Uno sprono che non sarà solo il motivo che farà decidere al protagonista di abbandonare Napoli, il ricordo dei suoi genitori morti a causa di un incidente domestico provocato dall’avvelenamento da monossido di carbonio emesso da un caminetto durante il loro soggiorno a Roccaraso, la voglia di affidare la propria vita al sogno che la carriera da regista cinematografico sa rendere una realtà artefatta ma vera. Sincero, come il bisogno che Paolo Sorrentino percepisce in forma di necessità ineludibile nella quale rifugiarsi.
Uno sprono che la zia Patrizia (Luisa Ranieri), ormai rinchiusa in un sanatorio mentale, irriversibile visione del mondo che non può essere compreso dalla massa, che affascina e terrorizza, che ammalia e disorienta. Quella zia che in un ideale ultimo incontro con il nipote, pronto a raggiungere Roma e la sua ambizione da regista, gli lancerà attraverso le sbarre della sua "cella" una batteria elettrica che sostanzialmente gli darà il veto della parola e quindi del raccontare.
Il titolo del film richiama al Pibe de oro, un richiamo soltanto sfiorato nelle sequenze, tra immagini di repertorio e qualche scena ricostruita. Diego Armando Maradona, altra fonte di ispirazione per Sorrentino in tutta la sua carriera cinematografica. Il vero dio, rivoluzionario, irrispettoso delle regole, genio e follia, spartaco o donchisciotte contro i falsi dogmi di regole di vita, non solo di gioco.

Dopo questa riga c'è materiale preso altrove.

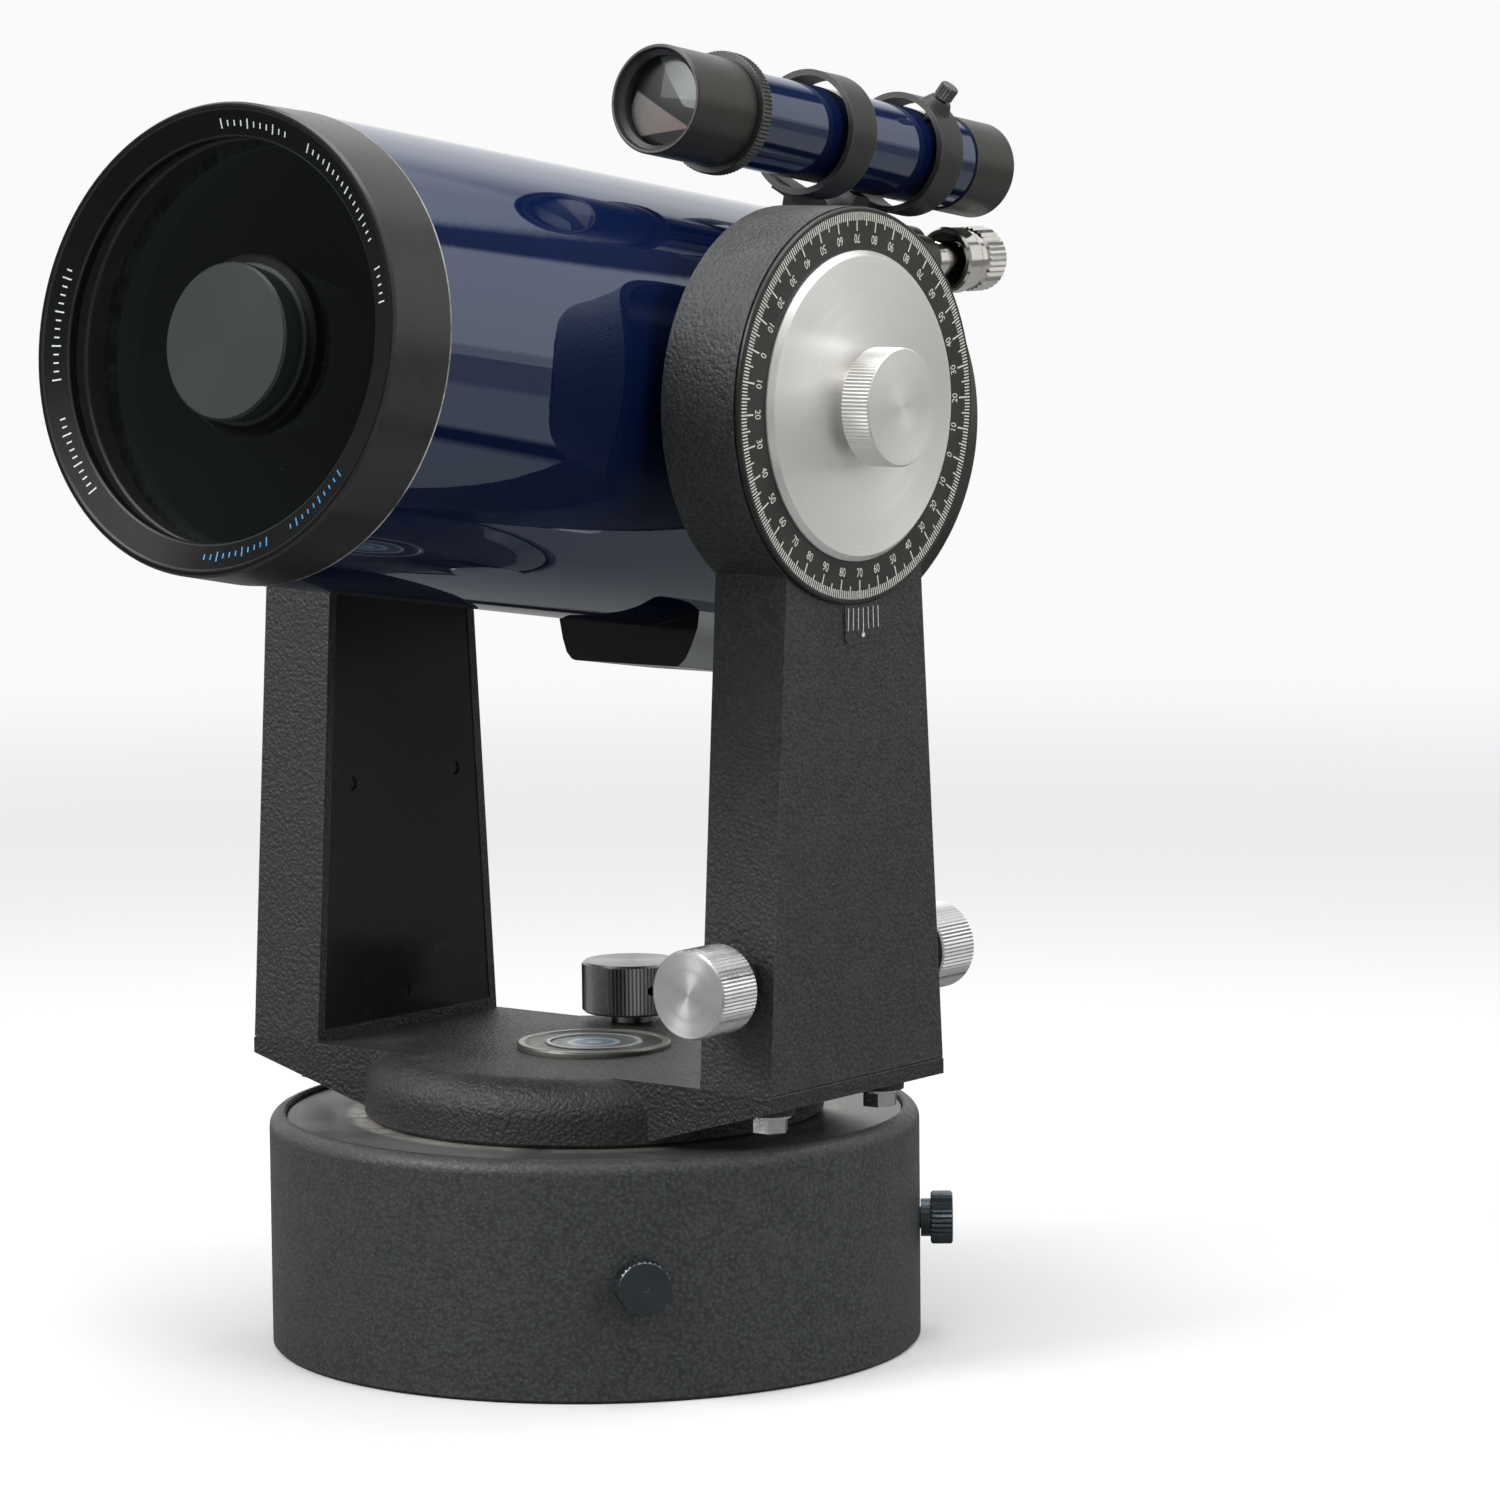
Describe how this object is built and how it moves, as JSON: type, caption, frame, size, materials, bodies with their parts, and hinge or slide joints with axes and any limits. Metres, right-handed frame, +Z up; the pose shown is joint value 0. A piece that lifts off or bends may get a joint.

Il coraggio di inseguire il sogno, la promessa infantile da mantenere ad ogni costo. Contro tutti e tutto. Perché come ebbe a dire Fabrizio De André: "Per la stessa ragione del viaggio, viaggiare".
Il film è stato presentato in concorso alla 78ª Mostra internazionale d’arte cinematografica di Venezia, dove ha vinto il Leone d’argento - Gran premio della giuria e il giovane Filippo Scotti, alla sua prima esperienza cinematografica, ha ricevuto il premio Marcello Mastroianni.